38. Although this was a case where the ET identified various building blocks that might justify a decision in the Claimant’s favour, the reasoning it has provided does not explain how these have been fitted together to justify the conclusions reached. For the reasons I have given, therefore, I allow the appeal.
Disposal
39. On the question of disposal, it is the Respondent’s primary position that the EAT should itself substitute a decision in its favour. Recognising that might be a difficult position to maintain, it urges I remit the case back to a differently constituted ET, noting that this was a short hearing (over two days), that took place some time ago, so there was little in terms of proportionality to justify keeping this ET together. More substantively, the Respondent had a natural concern that remitting the case to the same ET may encourage a perception that this was an opportunity to have a second bite of the cherry - to simply make good the ET’s reasoning, as opposed to approaching the matter afresh. For the Claimant, on the other hand, it is said that this is obviously a matter that needed to be remitted to the same ET, which had made the underlying primary findings of fact.

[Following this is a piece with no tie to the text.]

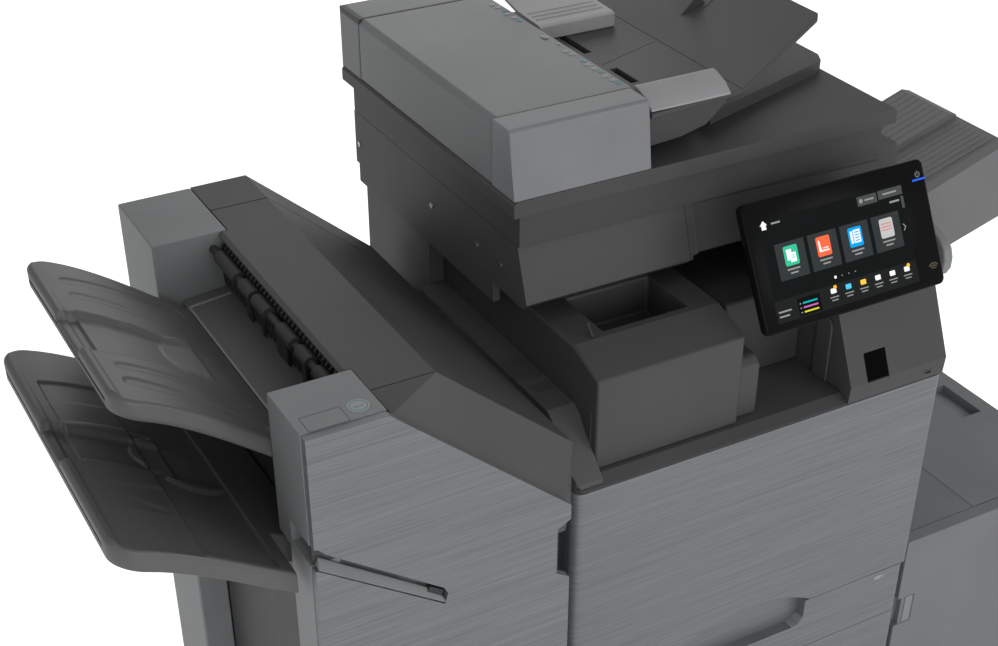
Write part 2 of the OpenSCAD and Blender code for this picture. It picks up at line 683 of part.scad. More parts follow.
base_plate();
engine_frame();
left_cover();
right_cover();
rear_cover();
bay_deck();
relay_unit_cover();
right_pillar();
panel_arm();
scanner_housing();
platen_glass();
scan_carriage();
right_exit_tray();
imaging_unit();
fuser_heat_roller();
fuser_press_roller();
toner_cartridge_1();
toner_cartridge_2();
toner_cartridge_3();
toner_cartridge_4();
front_cover();
drawer_1_front();
drawer_2_front();
drawer_3_front();
drawer_4_front();
drawer_1_tray();
drawer_2_tray();
drawer_3_tray();
drawer_4_tray();
housing_screws();
caster_mounts();
caster_wheel_1();
caster_wheel_2();
caster_wheel_3();
caster_wheel_4();
feeder_base();
platen_pad();
document_tray();
feeder_cover();
feeder_front_cap();
guide_front();
guide_rear();
pickup_roller();
panel_housing();
panel_screen();
power_button();
finisher_frame();
finisher_front_column();
finisher_rear_column();
finisher_shoulder();
finisher_top_cover();
finisher_door();
exit_guide_plate();
exit_roller();
staple_button();
offset_tray_upper();
offset_tray_lower();
cabinet_body();
cabinet_lid();
levelling_feet();
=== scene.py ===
import json
import math
import bpy
import bmesh
import numpy as np
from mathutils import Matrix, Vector

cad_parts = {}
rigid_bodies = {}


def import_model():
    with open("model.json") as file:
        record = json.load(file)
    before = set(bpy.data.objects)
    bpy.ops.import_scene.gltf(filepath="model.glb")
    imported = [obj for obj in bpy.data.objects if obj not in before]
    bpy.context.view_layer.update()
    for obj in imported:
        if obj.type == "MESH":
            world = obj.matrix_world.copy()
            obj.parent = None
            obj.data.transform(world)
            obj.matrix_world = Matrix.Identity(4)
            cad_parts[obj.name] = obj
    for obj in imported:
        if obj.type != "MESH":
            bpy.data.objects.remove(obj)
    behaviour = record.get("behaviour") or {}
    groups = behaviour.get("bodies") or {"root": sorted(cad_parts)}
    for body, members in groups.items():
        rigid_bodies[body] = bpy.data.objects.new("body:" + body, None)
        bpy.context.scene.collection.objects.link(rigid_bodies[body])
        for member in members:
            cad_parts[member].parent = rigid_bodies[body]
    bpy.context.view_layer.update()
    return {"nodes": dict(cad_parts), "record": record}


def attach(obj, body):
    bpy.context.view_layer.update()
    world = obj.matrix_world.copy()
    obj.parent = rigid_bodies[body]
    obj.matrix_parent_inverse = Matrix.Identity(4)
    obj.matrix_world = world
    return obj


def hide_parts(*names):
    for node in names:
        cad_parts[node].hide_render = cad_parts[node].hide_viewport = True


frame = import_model()
nodes = frame["nodes"]
bodyOf = {n: b for b, members in frame["record"]["behaviour"]["bodies"].items() for n in members}
slotOf = {p["node"]: p["material_slot"] for p in frame["record"]["subparts"]}
print("frame loaded:", len(nodes), "nodes")

# working axes: millimetres from the engine's left front edge at the height of the dark deck
deckOrigin = np.array([193.0, 300.5, -775.0])


# metres in the row's frame = (working millimetres - offset) / 1000
def toRow(points):
    return (np.asarray(points, float) - deckOrigin) / 1000.0


# ---- camera and light

cameraPlace = dict(at=(-1.04766, -1.65182, 1.97674), azimuth=28.889, elevation=34.553,
                   lens=57.56, sensor=36.0, shiftY=0.1072)


def makeCamera(s):
    data = bpy.data.cameras.new("camera")
    data.lens, data.sensor_width, data.shift_y = s["lens"], s["sensor"], s["shiftY"]
    data.clip_start, data.clip_end = 0.05, 60
    cam = bpy.data.objects.new("camera", data)
    bpy.context.scene.collection.objects.link(cam)
    az, el = math.radians(s["azimuth"]), math.radians(s["elevation"])
    forward = Vector((math.sin(az) * math.cos(el), math.cos(az) * math.cos(el), -math.sin(el)))
    cam.location = s["at"]
    cam.rotation_mode = "QUATERNION"
    cam.rotation_quaternion = forward.to_track_quat("-Z", "Y")
    bpy.context.scene.camera = cam


lightPlan = [
    dict(name="frontKey", at=(2.2, -3.4, 2.3), look=(0.1, 0, 0.8), size=2.4, watts=29),
    dict(name="eyeFill", at=(-1.0, -3.0, 1.5), look=(0.1, 0, 0.75), size=1.8, watts=22),
    dict(name="topSoft", at=(-0.4, 0.2, 3.9), look=(0, 0, 0.8), size=3.0, watts=3),
    dict(name="leftFill", at=(-3.6, -0.6, 1.6), look=(0, 0, 0.7), size=2.2, watts=3),
    dict(name="backRim", at=(1.6, 3.2, 2.4), look=(0, 0, 0.8), size=2.2, watts=12),
]


def makeLights(plan):
    for s in plan:
        data = bpy.data.lights.new(s["name"], "AREA")
        data.shape, data.size, data.energy = "DISK", s["size"], s["watts"]
        lamp = bpy.data.objects.new(s["name"], data)
        bpy.context.scene.collection.objects.link(lamp)
        lamp.location = s["at"]
        lamp.rotation_mode = "QUATERNION"
        lamp.rotation_quaternion = (Vector(s["look"]) - Vector(s["at"])).to_track_quat("-Z", "Y")


floorLook = dict(half=14.0, colour=(0.86, 0.86, 0.86), seen=0.8, cast=0.26, sky=0.44, skySeen=1.0)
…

40. It is clear to me that the only appropriate course is for me to remit this matter to the ET for determination; it would be wrong, in the circumstances of this case, for the EAT to seek to step into the shoes of the ET in making the assessment necessary under section 18 EqA.
41. Considering then the factors laid down by Sinclair Roche & Temperley v Heard & Fellows [2004] IRLR 763, it is, in my judgment, right that I remit this matter (to the extent it is still practicable) to the same ET. First, it is proportionate for me to do so. Although some time has passed and this was a relatively short hearing, this ET made a number of findings of fact that will inevitably be relevant to the issues it has to determine under section 18 EqA, and it would be difficult for another ET to come in and to deal with the case at this stage. I am not suggesting that the present ET should seek to take any short cut in carrying out the exercise required of it, but it will inevitably be a shorter hearing than if this matter had to go back for an entirely new hearing before a differently constituted ET. Moreover, this is not a case where it has been suggested that there has been a complete failure in the ET’s carrying out of its tasks, or that its decision was fundamentally flawed. Rather, the concerns that have led me to uphold the appeal largely relate to how the ET has expressed its reasoning - whether that discloses a failure to explain or, as may also be possible, a failure to properly apply the test the ET had itself recognised it needed to apply. There is no question of bias or prejudice in this case and it seems to me that the parties can trust the ET to adopt an entirely professional approach in seeking to address the issues it has to determine under section 18 afresh. For those reasons, therefore, I remit this matter back to the same ET. It may find it helpful to have a telephone case management discussion and/or to permit further submissions before determining how to proceed on the remitted hearing, that is a matter of case management for the ET.